# D7200 focus point selection using AF-S



## Blind Bruce (Feb 25, 2016)

I am still confused about using AF-S (which I do understand) and selecting a SINGLE focus point. Aren't they the same thing? How can I select a single focus point using only the back (live view) screen?


----------



## robbins.photo (Feb 25, 2016)

Bruce, my guess is this will probably help explain it better than I can:

DSLR Autofocus Modes Explained


----------



## lacogada (Feb 27, 2016)

AF-S and single focus point are not the same thing.

AF-S is a focus mode, used for stationary subjects.

AF-A, AF-S, AF-C ... you can change them by pressing the auto focus button on the left side of the camera near the lens, and turning the rear command dial.

Page 121 in user manual will explain the different modes
and when to use them.
---------------------------------------------------------

Pages 123 to 126 explains the focus points.

Those can be changed by pressing the auto focus button on the left side of the camera near the lens, and turning the front commad dial.

You can move the focus point(s) by using the multi-selector on rear of the camera (up,dn,left,right,OK)
Page 127 explains this.
----------------------------------------------------------

I do not use live view, but think you would move the focus point around the same way, page 127.


----------



## Derrel (Feb 27, 2016)

Blind Bruce said:
			
		

> *How can I select a single focus point using only the back (live view) screen?*



I'm gonna say that that feature can be found in a Nikon d-slr, only in the new D5500, which has a tap-to-focus option. Tap-to-focus, or touch-screen focus point selection, whatever name one calls it, is one of the newest things Nikon has put in its d-slr models, and the only Nikon-branded d-slr model that I know of that offers *focus selection by using the rear screen* is the D5500. (I am not a Nikon feature expert however.)


----------



## Solarflare (Feb 29, 2016)

The lifeview AF point is chosen the same as the normal AF point ? By using that round four way button. Except its SLOW and takes AGES. I heard Canon users can select their AF point in lifeview mode really quickly, but Nikon users really get a poor deal there.

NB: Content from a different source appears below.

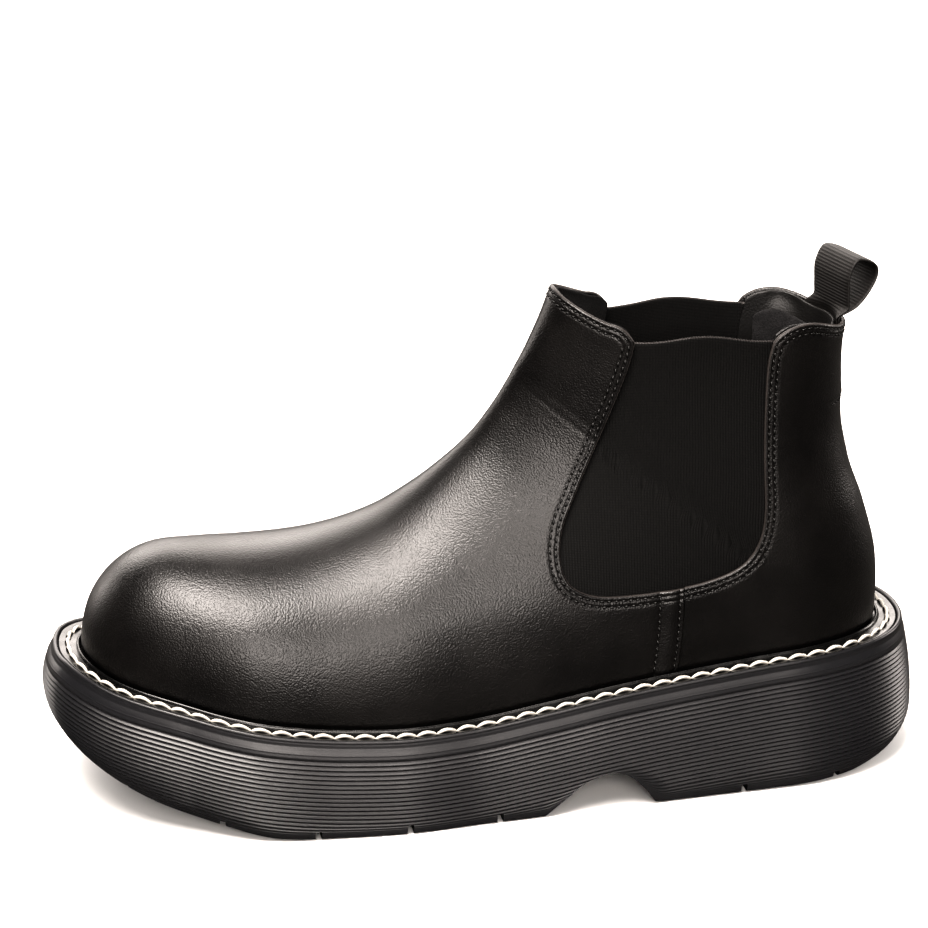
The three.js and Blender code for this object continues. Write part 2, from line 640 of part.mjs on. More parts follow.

And yes, AF-S focusses ONCE, unlike AF-C which focusses in a continous way. The real issue I see is why I need AF-S at all. I just press the button once with AF-C, instantly releasing again, and have the exact same thing as AF-S. So what I really needed to switch there is focus priority vs shutter priority.

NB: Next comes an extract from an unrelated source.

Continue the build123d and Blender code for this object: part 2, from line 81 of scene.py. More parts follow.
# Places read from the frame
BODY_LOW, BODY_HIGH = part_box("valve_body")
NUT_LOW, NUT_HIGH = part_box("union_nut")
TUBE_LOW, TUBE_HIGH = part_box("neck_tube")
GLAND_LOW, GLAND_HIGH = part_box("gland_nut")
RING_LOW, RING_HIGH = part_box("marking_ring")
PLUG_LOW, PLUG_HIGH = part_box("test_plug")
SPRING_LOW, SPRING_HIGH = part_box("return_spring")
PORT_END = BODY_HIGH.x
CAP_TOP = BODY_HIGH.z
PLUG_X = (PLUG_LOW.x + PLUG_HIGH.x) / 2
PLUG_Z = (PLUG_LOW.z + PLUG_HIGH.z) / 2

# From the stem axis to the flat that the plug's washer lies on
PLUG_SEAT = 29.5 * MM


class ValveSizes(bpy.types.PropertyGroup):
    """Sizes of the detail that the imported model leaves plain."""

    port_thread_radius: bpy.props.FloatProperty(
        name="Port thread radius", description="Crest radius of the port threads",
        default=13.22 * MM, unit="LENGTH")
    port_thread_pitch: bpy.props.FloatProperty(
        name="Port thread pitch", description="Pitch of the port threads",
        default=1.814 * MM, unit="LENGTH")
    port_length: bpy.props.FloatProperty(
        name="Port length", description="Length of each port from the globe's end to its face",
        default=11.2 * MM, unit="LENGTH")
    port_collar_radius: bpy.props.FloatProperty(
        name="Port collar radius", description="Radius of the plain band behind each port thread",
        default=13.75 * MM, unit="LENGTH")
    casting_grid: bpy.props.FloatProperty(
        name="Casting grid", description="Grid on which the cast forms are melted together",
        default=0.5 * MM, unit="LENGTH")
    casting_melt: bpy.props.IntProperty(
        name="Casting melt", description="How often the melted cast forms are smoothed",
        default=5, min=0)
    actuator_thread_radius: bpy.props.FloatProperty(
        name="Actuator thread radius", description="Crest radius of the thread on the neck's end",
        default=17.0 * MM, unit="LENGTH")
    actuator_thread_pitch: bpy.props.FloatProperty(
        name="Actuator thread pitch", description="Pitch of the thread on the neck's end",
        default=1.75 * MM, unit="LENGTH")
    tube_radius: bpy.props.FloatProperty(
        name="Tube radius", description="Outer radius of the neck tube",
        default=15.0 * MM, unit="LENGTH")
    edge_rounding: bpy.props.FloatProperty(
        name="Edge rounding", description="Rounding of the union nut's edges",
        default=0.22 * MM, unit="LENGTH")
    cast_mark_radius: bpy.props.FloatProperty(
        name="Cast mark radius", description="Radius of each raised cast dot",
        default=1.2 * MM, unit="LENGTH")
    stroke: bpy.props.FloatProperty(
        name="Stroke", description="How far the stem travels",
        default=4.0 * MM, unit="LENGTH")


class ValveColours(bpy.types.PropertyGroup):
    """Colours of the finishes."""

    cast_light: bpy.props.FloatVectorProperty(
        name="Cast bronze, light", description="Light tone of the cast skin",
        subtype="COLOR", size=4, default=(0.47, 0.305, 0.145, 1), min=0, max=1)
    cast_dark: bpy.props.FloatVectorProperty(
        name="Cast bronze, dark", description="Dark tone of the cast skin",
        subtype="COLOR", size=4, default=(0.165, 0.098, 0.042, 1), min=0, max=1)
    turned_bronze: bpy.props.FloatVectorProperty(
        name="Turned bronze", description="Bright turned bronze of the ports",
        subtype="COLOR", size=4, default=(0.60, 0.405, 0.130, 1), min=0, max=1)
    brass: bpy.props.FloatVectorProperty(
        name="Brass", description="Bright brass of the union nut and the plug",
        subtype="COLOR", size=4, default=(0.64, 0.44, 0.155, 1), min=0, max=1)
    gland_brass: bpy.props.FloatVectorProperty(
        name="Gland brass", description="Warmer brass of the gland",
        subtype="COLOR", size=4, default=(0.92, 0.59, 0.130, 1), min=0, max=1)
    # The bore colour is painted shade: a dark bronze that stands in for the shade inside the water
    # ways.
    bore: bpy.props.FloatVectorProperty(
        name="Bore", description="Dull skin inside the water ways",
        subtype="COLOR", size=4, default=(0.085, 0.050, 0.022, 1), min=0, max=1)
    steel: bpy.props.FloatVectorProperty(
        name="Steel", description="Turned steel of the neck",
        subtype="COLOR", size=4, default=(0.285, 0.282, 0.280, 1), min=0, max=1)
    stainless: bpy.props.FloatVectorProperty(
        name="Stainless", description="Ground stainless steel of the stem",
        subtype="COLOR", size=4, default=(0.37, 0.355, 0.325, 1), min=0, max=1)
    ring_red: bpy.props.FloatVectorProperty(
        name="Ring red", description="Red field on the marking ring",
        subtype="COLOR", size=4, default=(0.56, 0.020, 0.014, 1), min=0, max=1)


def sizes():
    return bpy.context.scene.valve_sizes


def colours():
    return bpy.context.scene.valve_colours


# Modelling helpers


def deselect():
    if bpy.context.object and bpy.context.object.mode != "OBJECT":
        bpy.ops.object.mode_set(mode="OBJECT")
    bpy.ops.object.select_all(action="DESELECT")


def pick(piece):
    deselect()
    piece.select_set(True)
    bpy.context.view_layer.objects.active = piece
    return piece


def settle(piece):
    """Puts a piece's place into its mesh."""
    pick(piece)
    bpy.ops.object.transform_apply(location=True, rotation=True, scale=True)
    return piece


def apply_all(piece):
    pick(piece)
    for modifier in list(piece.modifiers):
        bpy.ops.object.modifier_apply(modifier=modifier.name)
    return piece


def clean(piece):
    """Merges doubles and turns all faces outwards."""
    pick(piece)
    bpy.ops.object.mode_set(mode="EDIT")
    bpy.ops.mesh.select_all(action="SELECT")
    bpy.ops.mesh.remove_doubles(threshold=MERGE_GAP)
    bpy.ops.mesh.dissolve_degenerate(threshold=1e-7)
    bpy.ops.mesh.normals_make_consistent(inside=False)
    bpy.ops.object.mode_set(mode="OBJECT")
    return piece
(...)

While single focus point means the camera will stay on the very focus point you selected, unlike for example 3d tracking which will attempt to follow the subject if its moving.

And yes, the D5500 so far is the only Nikon that offers a touch screen. God knows I hope Nikon will add touchscreens to their future cameras, especially for fast AF point selection in lifeview mode.


P.s.: Correction: I just checked: Both the D5 and the D500 also get touch screens ! The D500 also has a tilting screen, too.

These cameras arent out yet, though. Still, awesome ! I hope all future Nikons get a touchscreen.


----------